Two years ago, a wave of protest against the Tunisian oil and gas industry, was sparked CPR. Its promoters claimed senior officials of ETAP and the ministry of Energy had been among the most corrupt servants of the state over a generation. If one economic sector can be held up as a paragon of professional competence and honesty, it is the oil and gas industry. But as Tunisians contemplated the corruption of the Ben Ali family laid bare after 2011, it was easy for demagogues such as Mr Marzouki, the CPR founder and head of state from 2011-14 to play on the theme of alleged corruption in hydrocarbons. As crowds in the south of Tunisia – strong supporters of Nahda and the CPR, clamoured to control their natural resources, the wildest rumours spread. The net result is that Tunisia, a minnow among oil and gas producers, has seen many foreign companies pack up and leave and is forced to buy more energy from neighbouring Algeria. Low oil prices have hastened the exodus.

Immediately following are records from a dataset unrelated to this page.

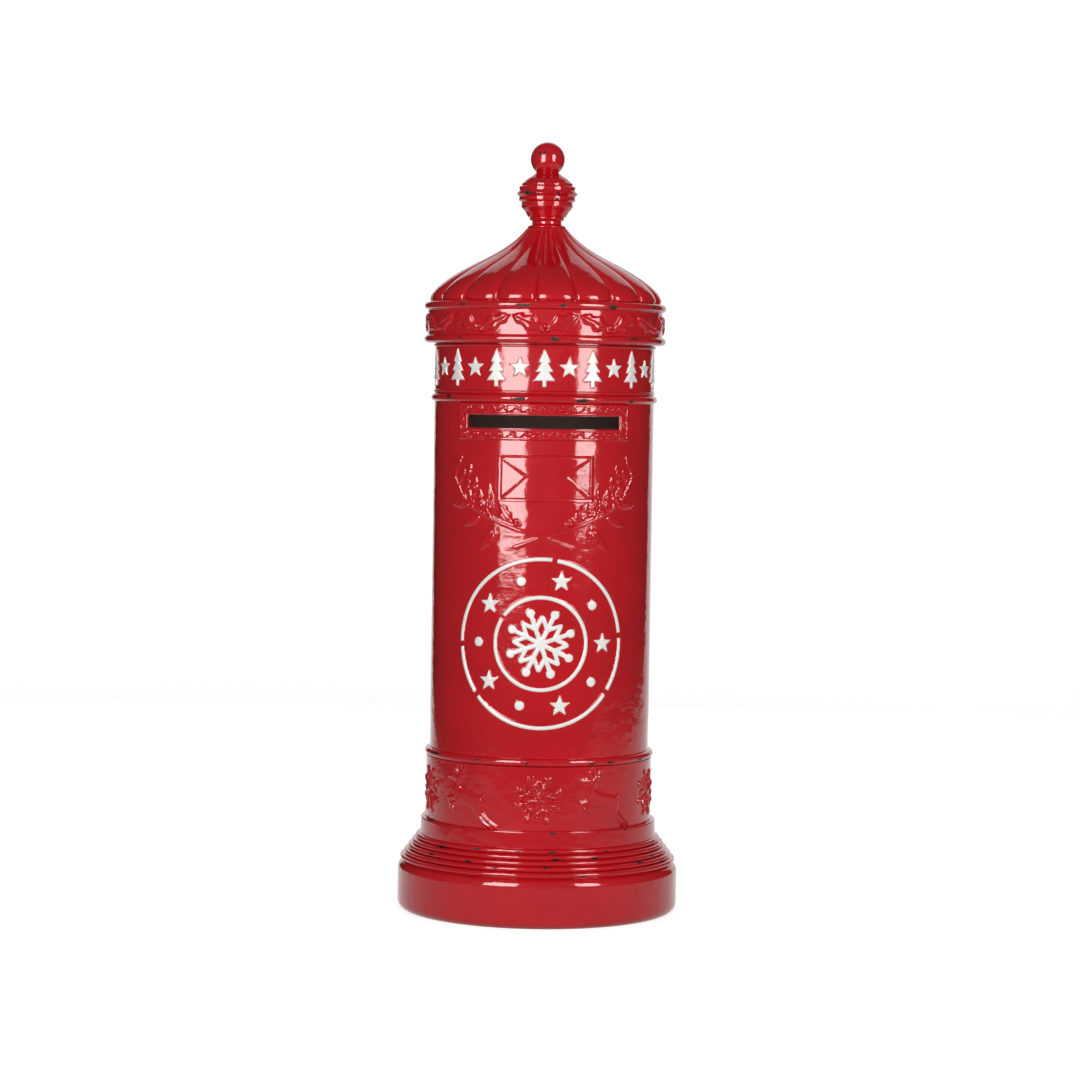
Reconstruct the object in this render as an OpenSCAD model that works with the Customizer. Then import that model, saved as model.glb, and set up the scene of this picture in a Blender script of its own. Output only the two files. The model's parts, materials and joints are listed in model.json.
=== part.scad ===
// Decorative letter box for Christmas post: a round pillar on a stepped plinth, with a lobed
// dome for a lid, a letter slot in front and a hinged door at the back.
// Millimetres, +Z up, the front faces -Y, the origin is in the middle of the underside.

/* [Plinth] */
// Radius of the drum that stands on the floor
base_r = 183; // [181:1:186]
// Height of that drum
base_h = 65; // [62:1:67]
// Number of rolled ribs that step in above the drum
rib_count = 5; // [4:1:6]
// Height of the ribbed part
ribs_h = 34; // [30:1:36]
// Height of the plain flared band above the ribs
band_h = 22; // [20:1:24]
// Height of the frieze with snowflakes and reindeer
frieze_h = 81; // [80:1:84]
// Radius of that frieze
frieze_r = 147.5; // [147:0.1:148]

/* [Pillar] */
// Radius of the pillar
shaft_r = 143; // [142.5:0.1:143.5]
// Wall of the hollow casting
wall = 7.5; // [7:0.1:8]
// Length of the plain pillar between its two beads
shaft_h = 450; // [446:1:454]
// Height of the band under the lid that carries the white motifs
letter_band_h = 60; // [58:1:62]
// Height of the round beads
bead_h = 10.5; // [9:0.5:11]
// Number of white motifs round the front of the band
motif_count = 13; // [9:2:13]

/* [Slot] */
// Width of the letter slot
slot_w = 190; // [170:1:192]
// Height of the letter slot
slot_h = 16.5; // [12:0.5:18]
// How far the slot's middle lies under the top of the pillar
slot_drop = 24; // [23:0.5:25]

/* [Lid] */
// Number of lobes round the dome
lobe_count = 18; // [12:1:24]
// Depth of the creases between the lobes at the rim
lobe_depth = 7; // [4:0.5:8]
// Outer radius of the lid's two beads
lid_bead_r = 157.6; // [156:0.1:159]
// Number of holly sprigs round the lid
holly_count = 11; // [9:1:12]
// Radius of the ball on top
ball_r = 22.3; // [21:0.1:23]

/* [Door] */
// Width of the doorway in the back
doorway_w = 154; // [150:1:156]
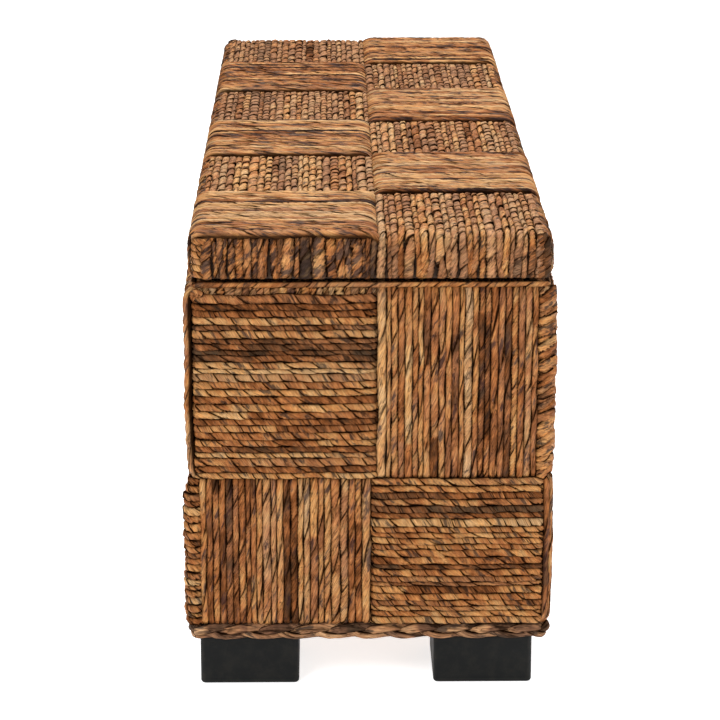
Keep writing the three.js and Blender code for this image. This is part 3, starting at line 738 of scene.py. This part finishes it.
for column in range(16):
    node = WALL_NODES[column]
    place = node.split("_")[0]
    low = BODY_BOTTOM - 1
    if column % 2 == 0:
        upper = sideways_square("upper", column, ROW_SPLIT, ROPE_TOP, 100 + column)
        lower = upright_square("lower", column, low, ROW_SPLIT, 200 + column)
        leaves = leaf_rope, smooth_leaf
        tops = short_tops(column, 300 + column)
        tops.piece(f"{place}_rope_ends_{column:02d}", "trunk", smooth_leaf, "leaf_rope", node)
    else:
        upper = upright_square("upper", column, ROW_SPLIT, BODY_TOP - 8, 100 + column)
        lower = sideways_square("lower", column, low, ROW_SPLIT, 200 + column)
        leaves = smooth_leaf, leaf_rope
    upper.piece(f"{place}_upper_weave_{column:02d}", "trunk", leaves[0], "leaf_rope", node)
    lower.piece(f"{place}_lower_weave_{column:02d}", "trunk", leaves[1], "leaf_rope", node)

# ---- Rim rope and bottom plait ----


def ring_line(case, inset, step):
    """Distances and depths of a closed ring round a case, at an inset from its face."""
    u = np.arange(0, case.total + step / 2, step)
    u = u * case.total / u[-1]
    return u, np.full(u.shape, -inset)


def rim_rope():
    """The thin twisted rope round the body's top edge."""
    strands = Strands(41)
    u, d = ring_line(body_case, HALF_LONG - RIM_HIGH[0] + 3.6, 2.0)
    back = body_case.starts[1:3]  # along the back it lies lower, clear of the hinges
    dip = 2.1 * smoothstep((u - back[0] + 10) / 20) * smoothstep((back[1] + 10 - u) / 20)
    z = (RIM_LOW[2] + RIM_HIGH[2]) / 2 + 2.6 - dip + 0.4 * wobble(u, strands.rng, 150)
    z[-1] = z[0]
    strands.rope(*body_case.at(u, d, z), 6.6, 6.6, 0.34, 24, 6, 7, hand=-1, crease=0.2, grey=0.35)
    strands.piece("rim_twist", "trunk", leaf_rope, "leaf_rope", "rim_rope")


def bottom_plait():
    """Three strands, each weaving from the upper edge to the lower one and back. Every other time
    one comes over the upper edge it is folded so that its purple-brown side shows."""
    strands = Strands(42)
    mid = (BRAID_LOW[2] + BRAID_HIGH[2]) / 2
    repeats = int(round(body_case.total / 120))
    u = np.arange(0, body_case.total + 1, 1.6)
    turns = u / body_case.total * repeats
    ends = np.sin(math.pi * u / u[-1])
    near_corner = smoothstep(1 - np.minimum(u, body_case.total - u) / 34)
    for k in range(3):
        p = turns + k / 3 + 0.030 * wobble(u, strands.rng, 190) * ends
        rise = np.tanh(1.1 * np.sin(TAU * p)) / math.tanh(1.1)
        z = mid - 0.8 + 4.9 * rise + 0.4 * wobble(u, strands.rng, 120) * ends
        d = -6.2 + 2.8 * np.sin(2 * TAU * p) + 6.0 * near_corner * (0.5 + 0.5 * rise)
        points, outward = body_case.at(u, d, z)
        outward[:, 2] += 0.5 * rise
        passage = np.floor(p).astype(int)
        folded = (passage + k) % 2 == 0
        share = p - passage
        purple = smoothstep((share - 0.10) / 0.06) * smoothstep((0.52 - share) / 0.06) * (1 - near_corner)
        shift = np.sin(7.3 * (3 * passage + k))
        tone = 0.44 + 0.07 * shift + np.where(folded, 0.34 + 0.08 * shift, 0.05) * purple
        tone -= 0.16 * near_corner
        width = 9.2 + 1.6 * rise + 0.6 * wobble(u, strands.rng, 45) * ends
        strands.rope(points, outward, width, 5.8, tone, 150, 9, 60, crease=0.05, grey=0.4,
                     bulge=0.03)
    strands.piece("bottom_plait", "trunk", braid_leaf, "leaf_braid", "bottom_braid")


rim_rope()
bottom_plait()

# ---- Lid ----
lid_case = Case(LID_LONG, LID_DEEP, LID_CORNER)
LID_ROWS = 6
LID_SPLIT = 7.5  # where the two columns of squares meet, from the lid's middle
LID_OVER = LID_TOP - 4.4  # height of the ropes that run over their neighbours
LID_UNDER = LID_OVER - 8.2  # and of those that run beneath
LID_HEEL = LID_BOTTOM + 3.0  # height of the ropes that are turned in under the lid
LID_TUCK = 27.0  # how far they are turned in
FLAT_HEIGHT = 5.6  # their thickness there
SIDE_SWELL = 3.3  # how much further the ropes stand out on the long sides than on the ends
EDGE = 11.0  # radius of the lid's top edge


def surface(start, crest, way=1):
    """A line, in (reach, height), that comes up from under the next square to a crest."""
    return [(start - 9 * way, LID_UNDER), (start - 2 * way, LID_UNDER + 1.5),
            (start + 6 * way, crest - 1.2), (start + 14 * way, crest)]


def down_side(reach, top):
    """A line down the lid's side and in below."""
    return [(reach + 0.6, (top + LID_BOTTOM) / 2), (reach, LID_BOTTOM + 9), (reach - 2.0, LID_BOTTOM + 4.5),
            (reach - 7, LID_HEEL), (reach - LID_TUCK, LID_HEEL)]


def down_edge(reach, top, start):
    """A line over the lid's edge: out along the top from start, down the side and in below."""
    points = [(start, top), (reach - EDGE, top)]
    for a in np.radians([70, 45, 20]):
        points.append((reach - EDGE + EDGE * math.cos(a), top - EDGE + EDGE * math.sin(a)))
    return points + [(reach, top - EDGE - 4)] + down_side(reach, top)


def lay(strands, line, origin, direction, side, tone, grey, width, turn, crease, tilt=0.0,
        lean=0.0, sway=0.7, bulge=0.07, backwards=False, darker=0.0):
    """Lays a rope along a line in (reach, height), in the upright plane through origin. tilt
    turns its face to the side. lean shifts it sideways and darker adds to its tone as it goes
    down the lid's side. A backwards rope is wound from its far end, so its wraps overlap the
    other way."""
    rng = strands.rng
    normals = side_normals(line)
    height = np.where((line[:, 1] < LID_BOTTOM + 6), FLAT_HEIGHT, ROPE_HEIGHT)
    height = np.convolve(np.pad(height, 3, "edge"), np.ones(7) / 7, "valid")
    s = np.arange(len(line)) * TRACE_STEP
    sway = sway * wobble(s, rng, 80)
    direction = np.array(direction, float)
    side = np.array(side, float)
    sway += lean * smoothstep((LID_TOP - line[:, 1]) / (LID_TOP - LID_BOTTOM))
    down = smoothstep((LID_TOP - 9 - line[:, 1]) / 14)
    tone = tone + darker * down
    width = width * (1.06 + 0.12 * down)
    centre = (np.array(origin, float) + line[:, :1] * direction + line[:, 1:] * [0, 0, 1]
              + sway[:, None] * side)
    outward = normals[:, :1] * direction + normals[:, 1:] * [0, 0, 1] + tilt * side
    if backwards:
        centre, outward, height, tone, width = (v[::-1] for v in (centre, outward, height, tone, width))
    strands.rope(centre, outward, width, height, tone, turn, 6, rings_for(turn), grey=grey,
                 crease=crease, bulge=bulge)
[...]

The new constitution gives deputies the right to grant new oil or gas exploration licences. Most are blithely ignorant of the internationally accepted rules which govern the oil and gas industry. Foreign companies cannot afford to have the bids  for exploration and production they submit to the Tunisian state hydrocarbons company be made public, let alone discussed in parliament, for obvious reasons of commercial confidentiality. That deputies should debate the overall policy of ETAP every year and hold it to account is a different matter. Unfortunately this absurd rule was written into the constitution, which makes it difficult to rescind. If more international arbitration cases go against Tunisia, not least in the banking and hydrocarbons sector, that will be adding insult to injury. The damage to the country’s reputation as an attractive place to invest for international companies will be immense. To lose ENI was bad enough, to lose Shell would be a disaster. Were that to happen, the best course would be to cancel international road shows promoting Tunisia as an attractive place for foreign investments.